Disposal of hazardous wastes is rapidly becoming a worldwide problem. Industrialized countries are already grappling with the need to control chemical and radioactive residues. Developing nations must balance the need for progress against the importance of preserving their environment. In some instances, such as the Love Canal case in New York State, careless disposal of chemicals has already poisoned properties.

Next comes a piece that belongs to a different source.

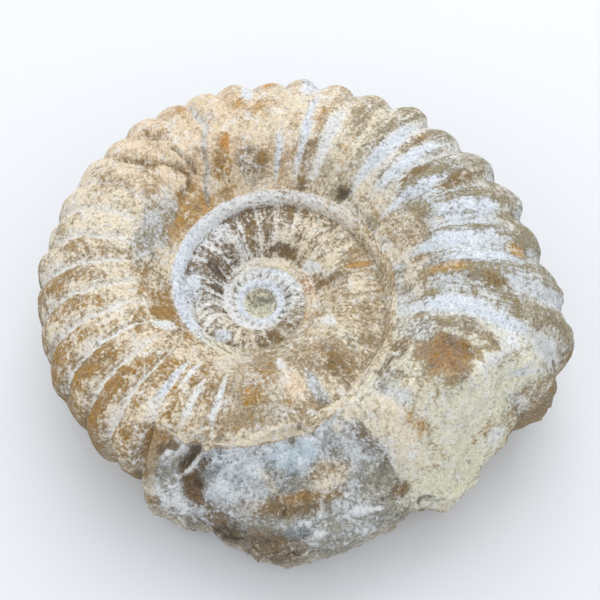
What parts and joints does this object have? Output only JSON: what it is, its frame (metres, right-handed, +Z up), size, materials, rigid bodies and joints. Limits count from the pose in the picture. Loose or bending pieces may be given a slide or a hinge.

The legal and political steps taken to stop abuses and reverse the damage already done may have limited impact, however, unless these steps are undergirded by a substantial change in the kind of thinking that leads to initial carelessness. Nor is it sufficient to wash our hands of the whole situation, saying that irresponsible corporations are at fault and remedying it is their exclusive responsibility. Instead, we can play a valuable role in bringing about equitable solutions for both the individuals and the businesses involved. Christian Science offers a way to change our prospects by purifying our approach to progress and to the environment. We do this by drinking in the "living water" that Christ Jesus mentioned when he spoke with a Samaritan woman by a well. He said, "Whosoever drinketh of this water shall thirst again: but whosoever drinketh of the water that I shall give him shall never thirst; but the water that I shall give him shall be in him a well of water springing up into everlasting life." See John 4:10-14;

Wasn't this "living water," which Jesus offered, the cleansing and refreshing power of Truth? As their conversation continued, the woman recognized that Jesus presented the Christ, or Messiah. To the extent that she drank in his teachings, she would be accepting the Word of God and its rule in her life.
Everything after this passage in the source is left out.